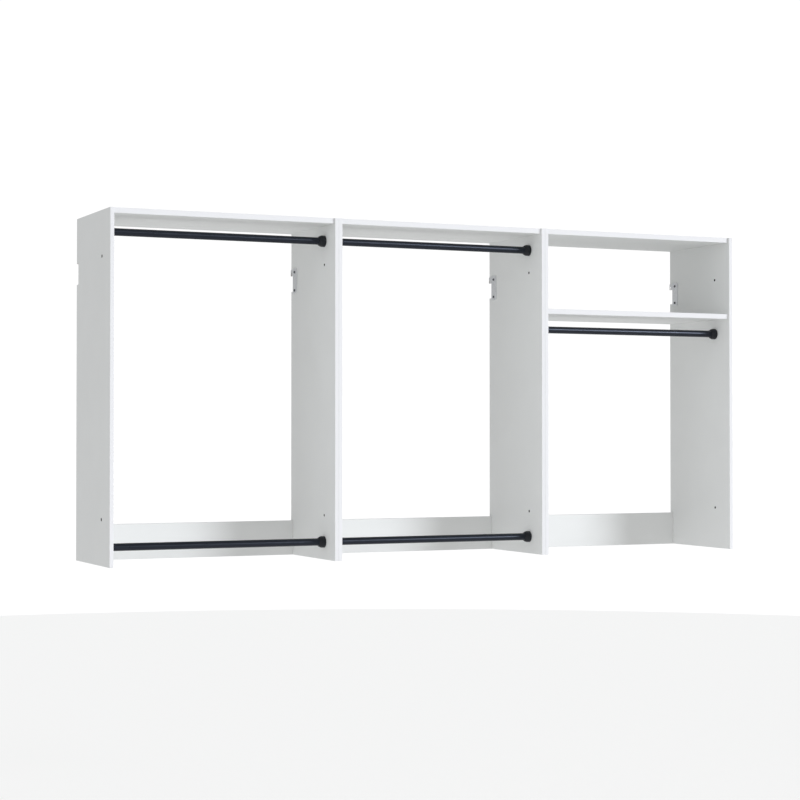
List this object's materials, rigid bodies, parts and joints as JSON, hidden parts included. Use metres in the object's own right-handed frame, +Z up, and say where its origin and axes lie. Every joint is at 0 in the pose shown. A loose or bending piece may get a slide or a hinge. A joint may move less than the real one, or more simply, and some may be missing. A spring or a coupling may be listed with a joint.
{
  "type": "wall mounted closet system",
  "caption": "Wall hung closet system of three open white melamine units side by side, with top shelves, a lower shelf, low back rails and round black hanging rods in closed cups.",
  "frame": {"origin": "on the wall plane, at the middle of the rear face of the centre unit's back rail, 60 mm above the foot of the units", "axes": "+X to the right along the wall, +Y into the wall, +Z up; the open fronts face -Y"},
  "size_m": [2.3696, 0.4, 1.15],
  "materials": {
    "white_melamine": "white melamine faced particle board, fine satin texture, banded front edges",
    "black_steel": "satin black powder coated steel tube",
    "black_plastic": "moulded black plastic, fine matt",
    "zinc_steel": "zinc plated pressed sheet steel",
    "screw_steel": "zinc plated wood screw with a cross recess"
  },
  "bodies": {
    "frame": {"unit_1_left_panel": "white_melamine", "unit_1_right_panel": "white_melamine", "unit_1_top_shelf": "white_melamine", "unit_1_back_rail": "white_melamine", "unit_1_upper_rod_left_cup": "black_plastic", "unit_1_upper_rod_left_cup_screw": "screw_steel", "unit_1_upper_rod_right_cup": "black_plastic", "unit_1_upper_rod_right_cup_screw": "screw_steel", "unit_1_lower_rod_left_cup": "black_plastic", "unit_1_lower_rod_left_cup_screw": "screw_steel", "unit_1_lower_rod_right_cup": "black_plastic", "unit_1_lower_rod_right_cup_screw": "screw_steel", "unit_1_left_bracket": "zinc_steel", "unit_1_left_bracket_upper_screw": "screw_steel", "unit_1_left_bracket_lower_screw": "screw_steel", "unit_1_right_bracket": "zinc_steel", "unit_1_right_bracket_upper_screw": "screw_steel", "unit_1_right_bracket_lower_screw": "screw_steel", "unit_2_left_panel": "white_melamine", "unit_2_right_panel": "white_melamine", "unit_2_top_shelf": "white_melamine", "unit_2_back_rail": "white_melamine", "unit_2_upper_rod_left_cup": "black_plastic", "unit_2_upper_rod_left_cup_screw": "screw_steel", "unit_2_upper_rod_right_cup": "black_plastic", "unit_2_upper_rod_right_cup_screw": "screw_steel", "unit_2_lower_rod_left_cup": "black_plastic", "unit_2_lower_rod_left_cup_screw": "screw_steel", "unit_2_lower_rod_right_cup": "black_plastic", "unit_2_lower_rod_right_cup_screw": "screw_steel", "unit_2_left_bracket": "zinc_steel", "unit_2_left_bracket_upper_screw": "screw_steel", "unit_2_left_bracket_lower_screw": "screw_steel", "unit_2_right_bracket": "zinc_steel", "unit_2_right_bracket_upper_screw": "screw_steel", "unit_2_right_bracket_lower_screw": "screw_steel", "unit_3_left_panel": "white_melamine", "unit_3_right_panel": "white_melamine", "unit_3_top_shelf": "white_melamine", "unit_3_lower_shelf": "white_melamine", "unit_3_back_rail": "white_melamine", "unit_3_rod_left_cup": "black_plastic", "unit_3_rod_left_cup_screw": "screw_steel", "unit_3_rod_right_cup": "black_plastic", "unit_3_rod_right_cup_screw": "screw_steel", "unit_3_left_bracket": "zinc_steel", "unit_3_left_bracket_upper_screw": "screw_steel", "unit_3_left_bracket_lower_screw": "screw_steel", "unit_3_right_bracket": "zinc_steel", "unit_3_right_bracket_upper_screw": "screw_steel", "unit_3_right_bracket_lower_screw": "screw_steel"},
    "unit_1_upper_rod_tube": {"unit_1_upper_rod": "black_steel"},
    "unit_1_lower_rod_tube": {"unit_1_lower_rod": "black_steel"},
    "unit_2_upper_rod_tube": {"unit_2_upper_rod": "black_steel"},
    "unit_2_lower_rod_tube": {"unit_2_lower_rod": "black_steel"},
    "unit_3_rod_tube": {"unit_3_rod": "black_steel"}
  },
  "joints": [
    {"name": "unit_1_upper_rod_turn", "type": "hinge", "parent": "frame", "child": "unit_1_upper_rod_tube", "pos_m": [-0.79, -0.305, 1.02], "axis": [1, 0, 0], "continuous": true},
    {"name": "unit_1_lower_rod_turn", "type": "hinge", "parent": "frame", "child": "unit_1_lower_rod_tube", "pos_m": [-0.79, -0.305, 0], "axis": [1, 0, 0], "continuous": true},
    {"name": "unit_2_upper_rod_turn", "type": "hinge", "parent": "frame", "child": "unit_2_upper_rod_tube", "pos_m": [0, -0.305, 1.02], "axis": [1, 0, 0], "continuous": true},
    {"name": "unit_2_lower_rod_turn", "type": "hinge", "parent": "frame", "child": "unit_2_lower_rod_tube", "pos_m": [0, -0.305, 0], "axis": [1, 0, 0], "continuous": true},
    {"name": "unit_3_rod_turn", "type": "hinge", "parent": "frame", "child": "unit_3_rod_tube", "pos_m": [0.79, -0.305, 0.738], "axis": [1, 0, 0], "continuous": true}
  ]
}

====

■ Your goal ■
Return every line of the material exactly.

■ Task answer ■
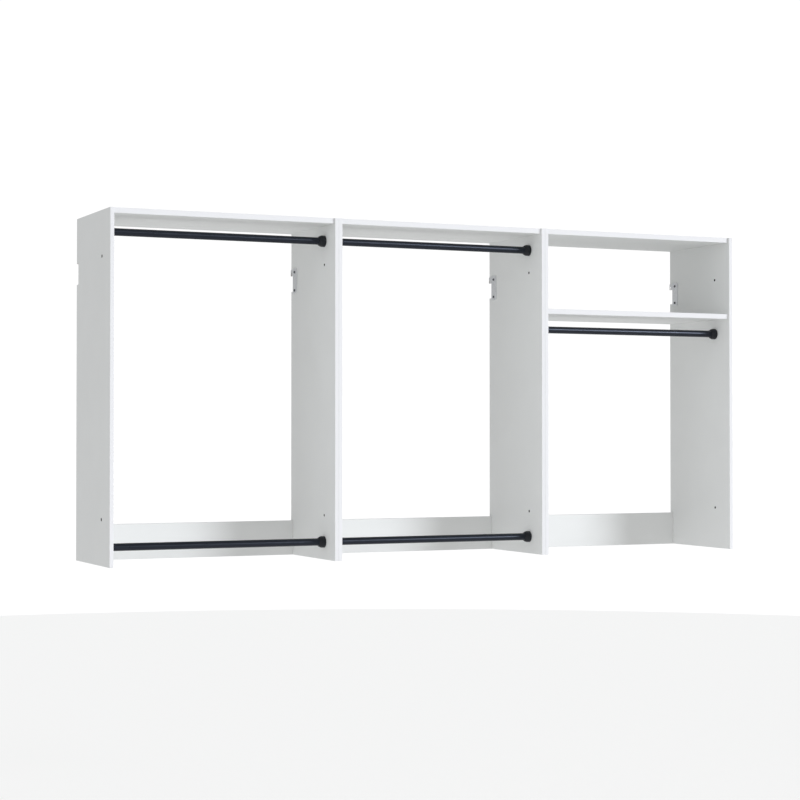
List this object's materials, rigid bodies, parts and joints as JSON, hidden parts included. Use metres in the object's own right-handed frame, +Z up, and say where its origin and axes lie. Every joint is at 0 in the pose shown. A loose or bending piece may get a slide or a hinge. A joint may move less than the real one, or more simply, and some may be missing. A spring or a coupling may be listed with a joint.
{
  "type": "wall mounted closet system",
  "caption": "Wall hung closet system of three open white melamine units side by side, with top shelves, a lower shelf, low back rails and round black hanging rods in closed cups.",
  "frame": {"origin": "on the wall plane, at the middle of the rear face of the centre unit's back rail, 60 mm above the foot of the units", "axes": "+X to the right along the wall, +Y into the wall, +Z up; the open fronts face -Y"},
  "size_m": [2.3696, 0.4, 1.15],
  "materials": {
    "white_melamine": "white melamine faced particle board, fine satin texture, banded front edges",
    "black_steel": "satin black powder coated steel tube",
    "black_plastic": "moulded black plastic, fine matt",
    "zinc_steel": "zinc plated pressed sheet steel",
    "screw_steel": "zinc plated wood screw with a cross recess"
  },
  "bodies": {
    "frame": {"unit_1_left_panel": "white_melamine", "unit_1_right_panel": "white_melamine", "unit_1_top_shelf": "white_melamine", "unit_1_back_rail": "white_melamine", "unit_1_upper_rod_left_cup": "black_plastic", "unit_1_upper_rod_left_cup_screw": "screw_steel", "unit_1_upper_rod_right_cup": "black_plastic", "unit_1_upper_rod_right_cup_screw": "screw_steel", "unit_1_lower_rod_left_cup": "black_plastic", "unit_1_lower_rod_left_cup_screw": "screw_steel", "unit_1_lower_rod_right_cup": "black_plastic", "unit_1_lower_rod_right_cup_screw": "screw_steel", "unit_1_left_bracket": "zinc_steel", "unit_1_left_bracket_upper_screw": "screw_steel", "unit_1_left_bracket_lower_screw": "screw_steel", "unit_1_right_bracket": "zinc_steel", "unit_1_right_bracket_upper_screw": "screw_steel", "unit_1_right_bracket_lower_screw": "screw_steel", "unit_2_left_panel": "white_melamine", "unit_2_right_panel": "white_melamine", "unit_2_top_shelf": "white_melamine", "unit_2_back_rail": "white_melamine", "unit_2_upper_rod_left_cup": "black_plastic", "unit_2_upper_rod_left_cup_screw": "screw_steel", "unit_2_upper_rod_right_cup": "black_plastic", "unit_2_upper_rod_right_cup_screw": "screw_steel", "unit_2_lower_rod_left_cup": "black_plastic", "unit_2_lower_rod_left_cup_screw": "screw_steel", "unit_2_lower_rod_right_cup": "black_plastic", "unit_2_lower_rod_right_cup_screw": "screw_steel", "unit_2_left_bracket": "zinc_steel", "unit_2_left_bracket_upper_screw": "screw_steel", "unit_2_left_bracket_lower_screw": "screw_steel", "unit_2_right_bracket": "zinc_steel", "unit_2_right_bracket_upper_screw": "screw_steel", "unit_2_right_bracket_lower_screw": "screw_steel", "unit_3_left_panel": "white_melamine", "unit_3_right_panel": "white_melamine", "unit_3_top_shelf": "white_melamine", "unit_3_lower_shelf": "white_melamine", "unit_3_back_rail": "white_melamine", "unit_3_rod_left_cup": "black_plastic", "unit_3_rod_left_cup_screw": "screw_steel", "unit_3_rod_right_cup": "black_plastic", "unit_3_rod_right_cup_screw": "screw_steel", "unit_3_left_bracket": "zinc_steel", "unit_3_left_bracket_upper_screw": "screw_steel", "unit_3_left_bracket_lower_screw": "screw_steel", "unit_3_right_bracket": "zinc_steel", "unit_3_right_bracket_upper_screw": "screw_steel", "unit_3_right_bracket_lower_screw": "screw_steel"},
    "unit_1_upper_rod_tube": {"unit_1_upper_rod": "black_steel"},
    "unit_1_lower_rod_tube": {"unit_1_lower_rod": "black_steel"},
    "unit_2_upper_rod_tube": {"unit_2_upper_rod": "black_steel"},
    "unit_2_lower_rod_tube": {"unit_2_lower_rod": "black_steel"},
    "unit_3_rod_tube": {"unit_3_rod": "black_steel"}
  },
  "joints": [
    {"name": "unit_1_upper_rod_turn", "type": "hinge", "parent": "frame", "child": "unit_1_upper_rod_tube", "pos_m": [-0.79, -0.305, 1.02], "axis": [1, 0, 0], "continuous": true},
    {"name": "unit_1_lower_rod_turn", "type": "hinge", "parent": "frame", "child": "unit_1_lower_rod_tube", "pos_m": [-0.79, -0.305, 0], "axis": [1, 0, 0], "continuous": true},
    {"name": "unit_2_upper_rod_turn", "type": "hinge", "parent": "frame", "child": "unit_2_upper_rod_tube", "pos_m": [0, -0.305, 1.02], "axis": [1, 0, 0], "continuous": true},
    {"name": "unit_2_lower_rod_turn", "type": "hinge", "parent": "frame", "child": "unit_2_lower_rod_tube", "pos_m": [0, -0.305, 0], "axis": [1, 0, 0], "continuous": true},
    {"name": "unit_3_rod_turn", "type": "hinge", "parent": "frame", "child": "unit_3_rod_tube", "pos_m": [0.79, -0.305, 0.738], "axis": [1, 0, 0], "continuous": true}
  ]
}